Co-writer on junkyard.blog. Author of windowsintohistory.wordpress.com. Editor of frontiersmenhistorian.info
This entry was posted in Entertainment, Reviews, Science Fiction, Television, The Twilight Zone and tagged , . Bookmark the permalink.

2 Responses to The Twilight Zone: The Odyssey of Flight 33

  1. scifimike70 says:

    For a most down to basics episode about a time travelling airplane, we can’t do better than this Twilight Zone classic. Its open ending can earn a sequel in our imaginations. With all our sci-fi has given us since from Dr. Who: Time Flight to Manifest, it will always be worth reflecting on a story that started it all thanks to Rod Serling.

    Thank you both for your reviews and Happy Holidays. 🎄

    Liked by 2 people

  2. epaddon says:

    I think the reason why this episode is so great despite the fact it doesn’t give us a hard “resolution” is because what it’s real purpose has been is to show us how a trained crew would react to an incredible situation like this. This is where Serling benefited from getting technical advice from older brother Robert J. Serling, an aviation writer (and author of a number of books on the histories of the major airlines). The story doesn’t give us silly bits of melodrama like having someone in the crew flip out in hysterics and necessitate some stern angry rebuke from Captain John Anderson. Instead, we’re seeing before our eyes an example of what today is called “Cockpit Resource Management” in which a crew tries to work together to solve a problem thrust into their faces no matter how incredible it seems.
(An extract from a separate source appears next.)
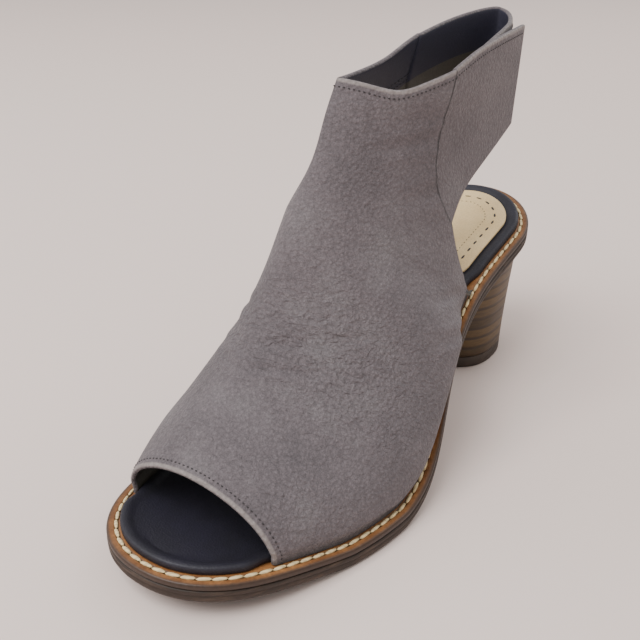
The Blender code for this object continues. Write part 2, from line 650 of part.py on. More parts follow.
def build_heel():
    loops = []
    for rise in np.linspace(0, 1, 6):
        flare = rise**1.5
        back = HEEL_BACK + (HEEL_TOP_BACK - HEEL_BACK) * flare
        length = HEEL_LENGTH + (HEEL_TOP_LENGTH - HEEL_LENGTH) * flare
        half = HEEL_HALF_WIDTH + (HEEL_TOP_HALF_WIDTH - HEEL_HALF_WIDTH) * flare
        base = (HEEL_TIP_THICK + GAP) * (1 - rise)
        loops.append(heel_level(back, length, half, lambda x: base + rise * (sole_bottom(x) - GAP)))
    slab("heel_block", loops, material("stacked_leather_heel", (0.400, 0.300, 0.200), 0.5))
    loops = [
        heel_level(HEEL_BACK + inset, HEEL_LENGTH - 2 * inset, HEEL_HALF_WIDTH - inset, lambda x: 0 * x + lift)
        for inset, lift in ((0.8 * MM, 0), (0.1 * MM, 0.7 * MM), (0, HEEL_TIP_THICK))
    ]
    slab("heel_tip", loops, material("dark_heel_tip", (0.035, 0.026, 0.022), 0.6))


shoe_form = Form()
shoe_tab = Tab(shoe_form)
build_upper(shoe_form, shoe_tab)
build_hook_pad(shoe_tab)
build_sole()
build_footbed()
build_heel()
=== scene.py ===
"""Looks of the left ankle strap heeled sandal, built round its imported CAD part.

Every length below is a real size in millimetres or a share of one. The shoe is measured from the
sole's heel end, and moved so that the heel tip's middle is the origin, as in the CAD part.
"""

import logging
from collections import namedtuple
from dataclasses import dataclass
from enum import Enum
from math import pi, radians
from typing import Callable, Optional, Sequence

import bmesh
import bpy
import numpy as np
from mathutils import Matrix, Vector
from mathutils.kdtree import KDTree


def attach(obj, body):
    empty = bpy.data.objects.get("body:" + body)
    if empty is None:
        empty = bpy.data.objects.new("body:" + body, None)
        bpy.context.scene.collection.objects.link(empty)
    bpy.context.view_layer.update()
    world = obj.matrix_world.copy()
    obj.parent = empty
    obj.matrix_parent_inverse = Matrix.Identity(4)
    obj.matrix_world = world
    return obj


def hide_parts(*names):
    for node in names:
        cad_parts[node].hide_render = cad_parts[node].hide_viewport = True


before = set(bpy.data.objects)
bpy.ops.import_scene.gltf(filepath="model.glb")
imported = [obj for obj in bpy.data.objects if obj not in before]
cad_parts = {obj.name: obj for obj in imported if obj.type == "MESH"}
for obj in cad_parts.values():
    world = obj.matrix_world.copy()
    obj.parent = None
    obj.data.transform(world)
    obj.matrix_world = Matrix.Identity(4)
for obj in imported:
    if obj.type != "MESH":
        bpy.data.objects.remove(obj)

LOG = logging.getLogger("sandal")
MM = 0.001
HEEL_CENTRE = 28 * MM
MERGE = 1e-7
HALVINGS = 30

Outline = namedtuple("Outline", "at lateral medial")
Profile = namedtuple("Profile", "at rise")
Section = namedtuple(
    "Section",
    "ridge_x ridge_z ridge_y end_x end_z end_y end_half close "
    "lat_swell lat_wide lat_nose lat_tail med_swell med_wide med_nose med_tail",
)
Mark = namedtuple("Mark", "x z")
Edge = namedtuple("Edge", "side x z")
Crease = namedtuple("Crease", "side row turn row_end turn_end depth width")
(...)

And it’s also a good move not wasting time giving us backstories of the passengers etc. or anything like that since a “believable” situation would mean that they wouldn’t have time to tell each other things like that.

    Serling IMO missed a golden opportunity to make the S3 episode “The Arrival” a sequel to this one because if he’d had the lead character of that episode be a man haunted by the memory of a flight disappeared that was specifically “Flight #33” and if it had been about an empty 707 arriving with no one aboard, we would have had a perfect bookend to this story (and it wouldn’t have necessitated being familiar with “Odyssey”).